Don’t Legalize Drugs

"Theodore Dalrymple:" Don’t Legalize Drugs

Here is a six-part video of "Theodore Dalrymple" (Dr. Anthony Daniels) speaking before the Manhattan Institute:
Theodore Dalrymple - Romancing Opiates 1/6 (the first 6 minutes is Myron Magnet)
Theodore Dalrymple - Romancing Opiates 2/6
Theodore Dalrymple - Romancing Opiates 3/6
Theodore Dalrymple - Romancing Opiates 4/6
Theodore Dalrymple - Romancing Opiates 5/6
Theodore Dalrymple - Romancing Opiates 6/6


Anonymous said...

It's a good, well-reasoned reply to the argument for the legalisation of drugs. Thanks for posting it. It's a very live issue in Britain at the moment, as there are a number of people over here are arguing for the decriminalisation of all drugs. Indeed, last night there was an item on BBC news reporting that the consumption of drugs in Portugal has not gone up despite their recent legalisation over there. However, the programme noted that not everyone in Portugal was happy with their legalisation, and that it was still illegal to import drugs. The impression given was that the Porguguese policy was effectively a version of that which makes drugs legal if they're for a person's own personal use and not being supplied.

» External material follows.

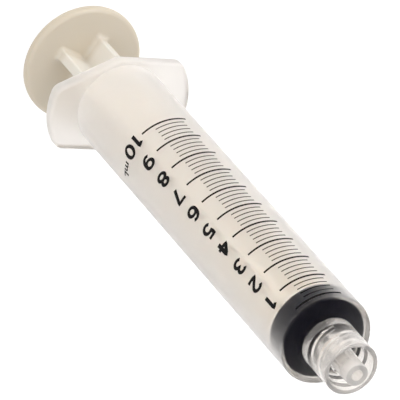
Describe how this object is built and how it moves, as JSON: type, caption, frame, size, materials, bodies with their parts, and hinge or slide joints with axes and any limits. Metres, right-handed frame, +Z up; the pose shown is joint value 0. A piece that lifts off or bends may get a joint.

The item on the news also mentioned that no-one was sure why drug use hadn't increased in Portugal, however. This makes it extremely problematic whether such a policy could work in Britain or elsewhere. After all, when Britain abolished the licensing laws to make the country more like the Continent, the amount of alcohol-related crime and drinking increased immensely. People did not spread the same amount of drinking they had previously done over the whole day as happens in European countries, but used the new hours to drink much more alcohol. It's cause a lot of problems.

As for comparisons between the banning of drugs and Prohibition, the Financial Times carried an article on this about a decade ago. They pointed out that although Prohibition proved unworkable and had to be abandoned, nevertheless it did have the effect of lowering Americans' consumption of alcohol, to the point that Americans actually consume less than many other countries, and American beer is less alcoholic. In that, limited sense, Prohibition actually was a success despite the general failure of the policy.

Ilíon said...

Thanks for your comments, BR.

I came across some video of him speaking and answering questions a couple of years ago before the Manhattan Institute. I've added links to the original post, if you're interested in watching.

MathewK said...

Alcohol is now freely available in Australia, however it costs the taxpayer billions upon billions of dollars every single year.

Now drug abuse of legal drugs is also growing and also costing us in untold millions, so sorry, i'm not buying the legalize drugs crap.